Well. I gobbled up Wizenberg's book in one day. ONE DAY. I would have read it straight through, but there was a shower to take and beds to make and laundry to do and groceries to buy and a dog to let in, let out, let in, let out, let in, let out. And it wasn't a short book: At 313 pages, it was, really, over way too soon. I wanted more from this writer who isn't considered literary, but, GUESS WHAT? is readable! I did not have to reread a single paragraph. I got it from the get go. Wizenberg made me laugh. She made me cry. Really, there were tears, because in the middle of the book, she writes about her dad dying in the family's den, and there's skin mottling going on, and hospice nurses involved, and this kind of thing hit way too close to my heart, but I plowed through my tears and kept going.
When I finished A HOMEMADE LIFE, I went back to my bookshelf and grabbed FINDING MARTHA'S PLACE: My Journey Through Sin, Salvation, and Lots of Soul Food, by Martha Hawkins with Marcus Brotherton.

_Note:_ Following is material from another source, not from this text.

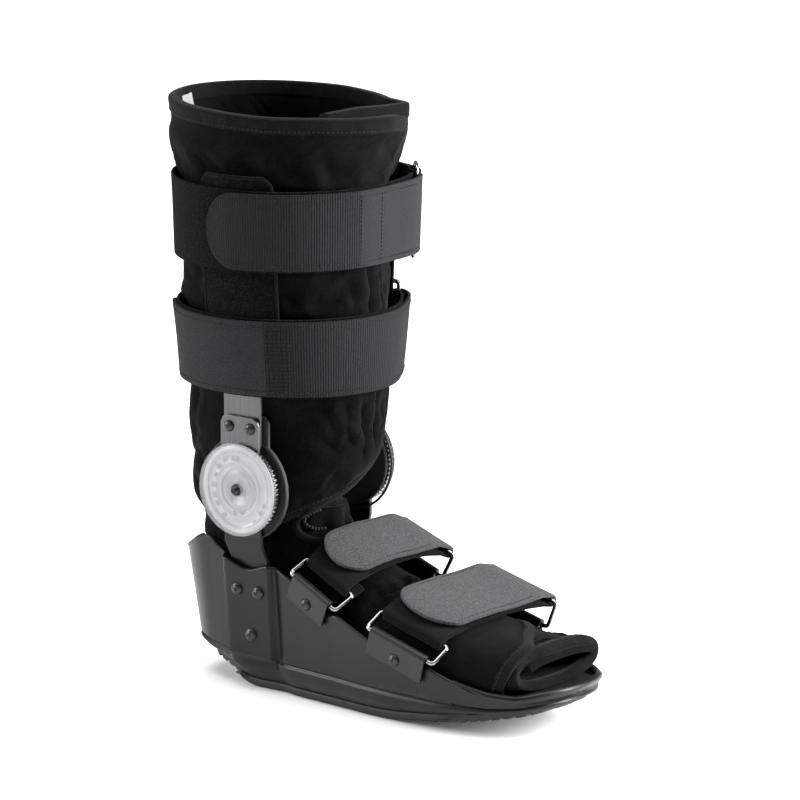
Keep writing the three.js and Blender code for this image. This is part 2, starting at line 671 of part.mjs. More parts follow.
// Sleeve over the upright, curved with the leg
const SLEEVE_OUT = UPRIGHT + 4.7;
const SLEEVE_ROWS = [
  { up: 0.56, width: 1.0 },
  { up: 0.62, width: 1.0 },
  { up: 0.7, width: 1.0 },
  { up: 0.8, width: 1.0 },
  { up: 0.875, width: 1.0 },
  { up: 0.896, width: 0.93 },
  { up: 0.9, width: 0.82 },
];
const SLEEVE_SIDES = 6;
const sleeveRings = SLEEVE_ROWS.map(({ up, width }) => {
  const z = up * BOOT_HEIGHT;
  const arc = (out) => Array.from({ length: SLEEVE_SIDES + 1 }, (_, k) => {
    const x = SLEEVE_SHIFT + (k / SLEEVE_SIDES - 0.5) * SLEEVE_WIDTH * width;
    const c = (x - legMiddle(z)) / (legLong(z) + 1);
    return new THREE.Vector3(x, -(legAcross(z) + out) * Math.sqrt(1 - c * c), z);
  });
  return [...arc(SLEEVE_OUT), ...arc(SLEEVE_OUT + SLEEVE).reverse()];
});
addBoth('upright_sleeve', loft(sleeveRings), PILE);

// Leg strap: from a fold round the ring's rear bar, round the far side, back, near side and front, through
// the ring, and back over itself to a round tip on the near side
const BAR_APART = 12;
const STRAP_LIFT = 3.5;
const FOLD_RADIUS = WIRE_RADIUS + GAP * 2 + WEBBING / 2;
const LAYER = WEBBING + GAP * 2;
const ease = (t) => t * t * (3 - 2 * t);
const nearTurn = (turn, bar, reach) => ease(Math.max(0, 1 - Math.abs(turn - bar) / reach));
function legStrap(name, ringName, height, barTurn, tipTurn, width) {
  const frontBar = 360 + barTurn;
  const rearBar = barTurn + BAR_APART;
  const edge = (turn, z, out) => {
    const angle = THREE.MathUtils.degToRad(turn);
    const long = legLong(z) + 1 + WEBBING / 2;
    const across = legAcross(z) + SLEEVE_OUT + SLEEVE + GAP * 3 + WEBBING / 2;
    const face = new THREE.Vector3(Math.cos(angle) / long, Math.sin(angle) / across, 0).normalize();
    const at = new THREE.Vector3(legMiddle(z) + long * Math.cos(angle), across * Math.sin(angle), z);
    return { at: at.addScaledVector(face, out), face };
  };
  const place = (turn, out) => {
    const low = edge(turn, height - width / 2, out);
    const high = edge(turn, height + width / 2, out);
    const up = high.at.clone().sub(low.at).normalize();
    return { at: low.at.add(high.at).multiplyScalar(0.5), face: low.face, up };
  };
  const path = [];
  const put = (turn, out, half = width / 2) => path.push({ ...place(turn, out), half });
  const barOut = STRAP_LIFT + FOLD_RADIUS;
  const foldRound = (bar, sign) => {
    const { at, face, up } = place(bar, barOut);
    const ahead = new THREE.Vector3(-face.y, face.x, 0);
    for (let k = 1; k < 6; k++) {
      const turn = (Math.PI * k) / 6;
      const to = at.clone().addScaledVector(face, -FOLD_RADIUS * Math.cos(turn) * sign);
      to.addScaledVector(ahead, FOLD_RADIUS * Math.sin(turn) * sign);
      path.push({ at: to, up, half: width / 2 });
    }
  };
  const outerAt = (turn, bar, reach) =>
    LAYER + nearTurn(turn, bar, reach) * (STRAP_LIFT + 2 * FOLD_RADIUS - LAYER);
  for (const more of [26, 20, 14, 8, 2]) put(rearBar + more, outerAt(rearBar + more, rearBar, 30));
  foldRound(rearBar, -1);
  const innerAt = (turn) =>
    STRAP_LIFT * (nearTurn(turn, rearBar, 30) + nearTurn(turn, frontBar, 30));
  const around = 38;
  for (let i = 0; i <= around; i++) {
    const turn = rearBar + 2 + ((frontBar - rearBar - 4) * i) / around;
    put(turn, innerAt(turn));
  }
  foldRound(frontBar, 1);
  const back = Math.round((frontBar - tipTurn) / 8);
  for (let i = 0; i <= back + 3; i++) {
    const share = i < back - 2 ? i / back : 1 - ((1 - (back - 2) / back) * (back + 3 - i)) / 5;
    const turn = frontBar - 3 - (frontBar - 3 - tipTurn) * share;
    const tip = Math.max(0, 1 - (turn - tipTurn) / 15);
    put(turn, outerAt(turn, frontBar, 34), (width / 2) * Math.sqrt(1 - (tip * 0.96) ** 2));
  }
  const places = path.map((p, i) => {
    const a = path[Math.max(i - 1, 0)].at;
    const b = path[Math.min(i + 1, path.length - 1)].at;
    const out = b.clone().sub(a).cross(p.up).normalize();
    return { at: p.at, across: p.up, out, half: p.half };
  });
  add(name, band(places, WEBBING), WEB);

  const front = place(frontBar, barOut);
  const rear = place(rearBar, barOut);
  const short = rear.at.clone().sub(front.at);
  const middle = front.at.clone().add(rear.at).multiplyScalar(0.5);
  const ring = roundedPath(new THREE.Vector3(), new THREE.Vector3(1, 0, 0), new THREE.Vector3(0, 1, 0),
    width + RING_SPARE, short.length(), RING_CORNER).map(({ x, y }) => {
    const share = y / short.length();
    return middle.clone().addScaledVector(short, share).addScaledVector(front.up, x * (0.5 - share))
      .addScaledVector(rear.up, x * (0.5 + share));
  });
  add(ringName, wire(ring, WIRE_RADIUS), CHROME);
}
legStrap('leg_strap_upper', 'leg_ring_upper', UPPER_STRAP_HEIGHT, 35, 266, LEG_WEBBING);
legStrap('leg_strap_lower', 'leg_ring_lower', LOWER_STRAP_HEIGHT, 64, 200, LEG_WEBBING);

// Foot straps: each runs from a fold round the near ring's inner bar over the foot and round the far
// ring's upper bar, and back over itself to a round tip on the near side
const TUBE_RADIUS = WIRE_RADIUS + GAP + TAB_PLATE;
const FOOT_STRAPS = {
  rear: { from: 36, to: 71, rise: [4, 4], width: REAR_WEBBING, bulge: 8.5 },
  front: { from: 102, to: 153, rise: [8, 4.5], width: FRONT_WEBBING, bulge: 5.5 },
};
const RING_TILT = { near: new THREE.Vector3(0.1, 0.79, 0.6), far: new THREE.Vector3(0.05, 0.2, 0.97) };
for (const [name, { from, to, rise, width, bulge }] of Object.entries(FOOT_STRAPS)) {
  const middleX = (from + to) / 2;
  const wall = wallPlace(middleX, topOf(alongOf(middleX)));
  const drop = topOf(alongOf(to)) + rise[1] - topOf(alongOf(from)) - rise[0];
  const ahead = wallPlace(to, wall.here.z).here.sub(wallPlace(from, wall.here.z).here).setZ(drop).normalize();
  const out = wall.facing.clone().addScaledVector(ahead, -wall.facing.dot(ahead)).normalize();
  const up = ahead.clone().cross(out).negate();
  if (up.z < 0) up.negate();
  const bar = wall.here.clone().addScaledVector(out, GAP * 3 - SHELL_WALL / 2);
  bar.z = (topOf(alongOf(from)) + rise[0] + topOf(alongOf(to)) + rise[1]) / 2;

  // Tab: most of a tube round the ring's outer bar, and a plate from it down the outside of the wall
  const arc = (radius, turns) => turns.map((turn) => [radius * Math.cos(turn), radius * Math.sin(turn)]);
  const turns = Array.from({ length: 9 }, (_, k) => (k / 8) * 1.3 * Math.PI);
  const section = [
    [TUBE_RADIUS, -TAB_DROP],
    ...arc(TUBE_RADIUS, turns),
    ...arc(WIRE_RADIUS + GAP, turns.slice().reverse()),
    [WIRE_RADIUS + GAP, -TAB_DROP],
  ];
  const tabShape = new THREE.Shape(section.map(([x, y]) => new THREE.Vector2(x, y)));
  const tabLength = width - 6;
  const tab = new THREE.ExtrudeGeometry(tabShape, { depth: tabLength, bevelEnabled: false });
  tab.translate(0, 0, -tabLength / 2);
  const third = out.clone().cross(up);
  tab.applyMatrix4(new THREE.Matrix4().makeBasis(out, up, third));
  tab.translate(bar.x, bar.y, bar.z);
  addBoth('ring_tab_' + name, tab, SHELL_GREY);
  const rivetPlace = bar.clone().addScaledVector(out, TUBE_RADIUS).addScaledVector(up, -TAB_DROP * 0.62);
  addBoth('tab_rivet_' + name, rivet(rivetPlace, out), BLACK_STEEL);

  // Rings: the near one lies over to the foot, the far one is pulled up
  const ringOf = (side) => {
    const tilt = RING_TILT[side].clone();
    tilt.addScaledVector(ahead, -tilt.dot(ahead)).normalize();
    const start = bar.clone();
    const line = ahead.clone();
    if (side === 'far') {
      start.y = -start.y;
      line.y = -line.y;
      tilt.addScaledVector(line, -tilt.dot(line)).normalize();
    }
    const depth = side === 'far' ? RING_DEPTH + 2 : RING_DEPTH;
    const middle = start.clone().addScaledVector(tilt, depth / 2);
    const path = roundedPath(middle, line, tilt, width + RING_SPARE / 2, depth, RING_CORNER);
    add('foot_ring_' + name + '_' + side, wire(path, WIRE_RADIUS), CHROME);
    return start.addScaledVector(tilt, depth);
  };
  const near = ringOf('near');
  const far = ringOf('far');

  // Strap: places across the boot as [y, z] on the strap's middle line
  const line = [];
  const fold = (centre, start, end) => {
    for (let k = 0; k <= 5; k++) {
      const turn = start + ((end - start) * k) / 5;
      line.push([centre.y + FOLD_RADIUS * Math.cos(turn), centre.z + FOLD_RADIUS * Math.sin(turn)]);
    }
  };
  line.push([near.y + 13, near.z + 4.2 - FOLD_RADIUS]);
  line.push([near.y + 6, near.z + 1 - FOLD_RADIUS]);
  fold(near, -1.3, -4.25);
  const span = far.y - near.y;
  const innerZ = (share) => {
    const base = near.z + FOLD_RADIUS + (far.z - near.z - 2 * FOLD_RADIUS) * share;
    return base + bulge * Math.sin(Math.PI * share) ** 0.6;
  };
  for (const share of [0.1, 0.22, 0.36, 0.5, 0.64, 0.78, 0.9]) line.push([near.y + span * share, innerZ(share)]);
  fold(far, -1.55, 1.75);
  const over = [0.88, 0.76, 0.6, 0.42, 0.27, 0.16, 0.1, 0.06, 0.035];
  const outerFrom = line.length;
  for (const share of over) {
    const open = ease(Math.max(0, (share - 0.6) / 0.4));
    const rise = LAYER + open * (2 * FOLD_RADIUS - LAYER) + 2.5 * (1 - share) ** 2;
    line.push([near.y + span * share, innerZ(share) + rise]);
  }
  const shareOf = (y) => Math.min(Math.max((y - near.y) / span, 0), 1);
  const path = line.map(([y, z]) => new THREE.Vector3(near.x + (far.x - near.x) * shareOf(y), y, z));
  const tipY = near.y + span * over[over.length - 1];
  const places = path.map((p, i) => {
    const a = path[Math.max(i - 1, 0)];
    const b = path[Math.min(i + 1, path.length - 1)];
    const slope = new THREE.Vector3(ahead.x, ahead.y * (1 - 2 * shareOf(p.y)), ahead.z).normalize();
    const face = b.clone().sub(a).cross(slope).normalize();
    const close = i < outerFrom ? 0 : Math.max(0, 1 - (p.y - tipY) / 17);
    const narrow = 1.5 * Math.max(0, 1 - Math.min(Math.abs(p.y - near.y), Math.abs(far.y - p.y)) / 14);
    return { at: p, across: slope, out: face, half: (width / 2 - narrow) * Math.sqrt(1 - (close * 0.95) ** 2) };
  });
  add('foot_strap_' + name, band(places, WEBBING), WEB);
}

// Bare tag inside the top of the leg
const tagTop = legPoint(205, BOOT_HEIGHT * 0.965, LEG_WALL + 5);
const tag = new THREE.BoxGeometry(0.8, 18, 24);
tag.rotateZ(THREE.MathUtils.degToRad(22));
tag.translate(tagTop.x + 2.2, tagTop.y + 0.8, tagTop.z - 12);
add('care_tag', tag, WHITE);

export default boot;
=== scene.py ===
import bpy, bmesh, math
import numpy as np
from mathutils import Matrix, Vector
from mathutils.bvhtree import BVHTree


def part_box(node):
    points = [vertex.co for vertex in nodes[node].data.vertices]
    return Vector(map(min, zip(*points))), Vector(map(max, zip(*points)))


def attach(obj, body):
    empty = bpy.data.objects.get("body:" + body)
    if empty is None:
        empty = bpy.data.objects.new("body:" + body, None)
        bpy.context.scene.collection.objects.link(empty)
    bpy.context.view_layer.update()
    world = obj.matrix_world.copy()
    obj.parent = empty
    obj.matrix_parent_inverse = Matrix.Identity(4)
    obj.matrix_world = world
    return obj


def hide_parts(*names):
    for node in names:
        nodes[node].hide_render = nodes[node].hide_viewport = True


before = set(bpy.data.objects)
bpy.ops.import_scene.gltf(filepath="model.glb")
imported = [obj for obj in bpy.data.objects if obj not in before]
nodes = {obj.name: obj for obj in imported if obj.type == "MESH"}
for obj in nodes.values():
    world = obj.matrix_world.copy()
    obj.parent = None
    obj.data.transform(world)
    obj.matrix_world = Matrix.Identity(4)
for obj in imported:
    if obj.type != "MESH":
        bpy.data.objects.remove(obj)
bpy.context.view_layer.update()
scene = bpy.context.scene
MM = 0.001

# Camera at the photograph's angle
AZ, EL, DIST = math.radians(38), math.radians(12.5), 4.5
AIM = Vector((0.082, 0.0, 0.193))
look_along = Vector((-math.sin(AZ) * math.cos(EL), math.cos(AZ) * math.cos(EL), -math.sin(EL)))
cam_data = bpy.data.cameras.new("camera")
cam_data.lens = 321
cam_data.sensor_width = 36
cam_data.clip_end = 50
camera = bpy.data.objects.new("camera", cam_data)
camera.location = AIM - look_along * DIST
camera.rotation_euler = look_along.to_track_quat("-Z", "Y").to_euler()
scene.collection.objects.link(camera)
scene.camera = camera
scene.view_settings.view_transform = "Standard"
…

Consider these words about lima beans, from the
introduction:
"The lima beans at Martha's Place are cooked with a whole lot of love. When you put them against your lips they feel plump, like you was smooching the back of your baby grandson's knee. The beans are soft and piping warm, straight out of the pot they was cooked in. They're cooked in together with a lot of good country butter, and flavored with salt and pepper and a few kitchen secrets only a handful of folks know. And if you close your eyes and let them, those lima beans will remind you of sitting at home with all the people you love, and on the supper table in front of you is spread a country banquet on a red-checked cloth, and all of your friends are enjoying themselves and diving in and helping themselves and joking together and having a good time. Those lima beans are on my menu because I know how food can become more than just food. It's what a body uses for change. Like crackers and grape juice passed around at church, food can become what centers things when everything has gone astray."
Now THAT's beautiful writing. Why didn't Martha Hawkins win some kind of literary prize?